I suspect there will be different levels of attestations from the anonymous ("this is an adult"), to semi-anonymous ("this person was born in 20YY and resides in administrative region XYZ") to the compete record ("This is John Quincy Smith III born on YYYY-MM-DD with ID doc number ABC123"). Somewhere in between the extremes is an pseudonymous token that's strongly tied to a single identity with non-repudiation.
Anonymous identities that can be easily churned out on demand by end-users have zero antibot utility
100% agree, but it will be necessary for any non-repudiation use cases, like signing contracts remotely.

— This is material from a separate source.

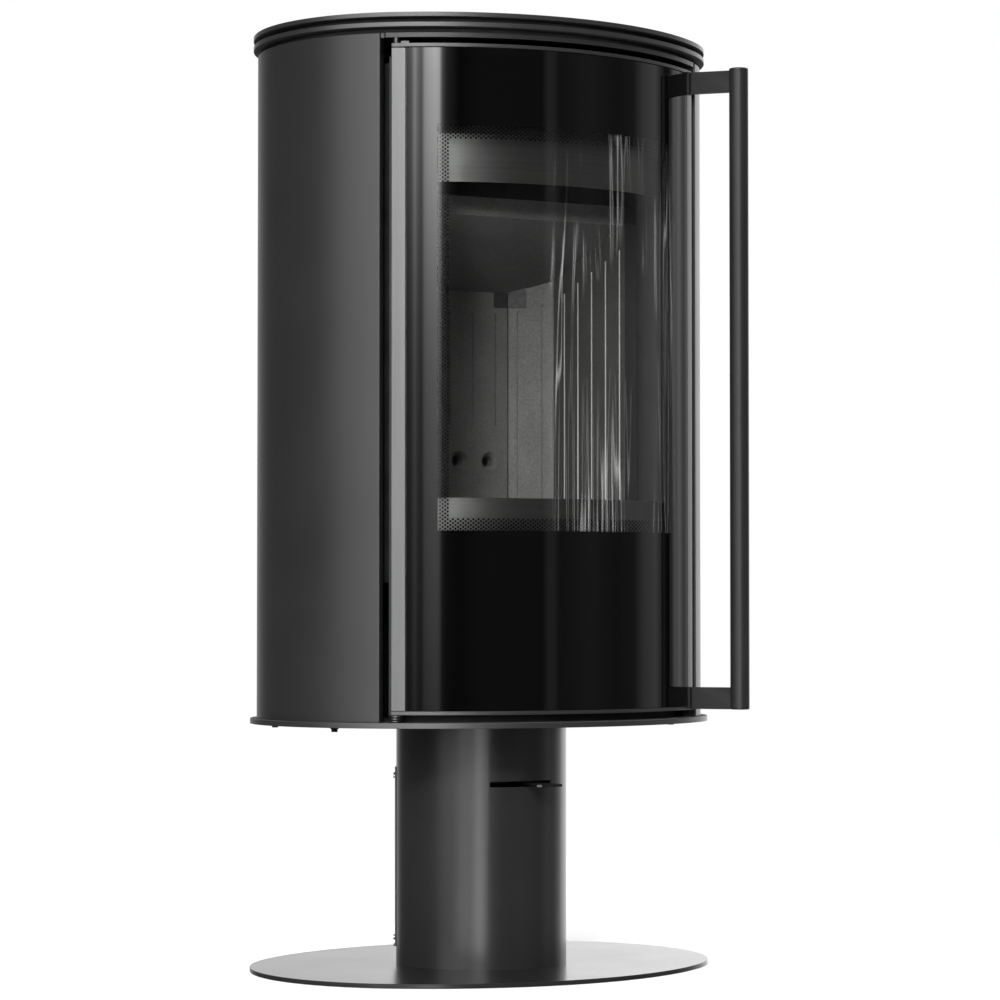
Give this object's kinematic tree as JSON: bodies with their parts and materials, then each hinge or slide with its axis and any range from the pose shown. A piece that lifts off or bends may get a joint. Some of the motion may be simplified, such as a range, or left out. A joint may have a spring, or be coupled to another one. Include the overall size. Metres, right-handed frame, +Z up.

There is no one size fits all approach for online identity management.
While it's the privacy advocate's ideal, the politics reality is very few governments will deploy "privacy preserving" cryptography that gets in the way of LE investigations[1]. The best you can hope for is some escrowed service that requires a warrant to unmask the identity for any given token, so privacy is preserved in most cases, and against most parties except law enforcement when there's a valid warrant.
1. They can do it overtly in thr design of the system, or covertly via side-channels, logging, or leaking bits in ways that are hard for an outsider to investigate without access to the complete source code and or/system outputs, such as not-quite-random pseudo-randoms.
> Mostly, it will because online identifies will be a market for lemons: there will be so many fake/expired/revoked identities being sold that the value of each one will be worth pennies, and that's not commensurate with the risk of someone commiting crimes and linking it to your government-registered identity.
That would be trivially solved by using same verification mechanisms they would be used with.
You are right about the negative outcomes that this might have but you have way too much faith in the average person caring enough before it happens to them.
I live with the naïve and optimistic dream that something like that would just show that everyone was in the list so they can't use it to discriminate against people.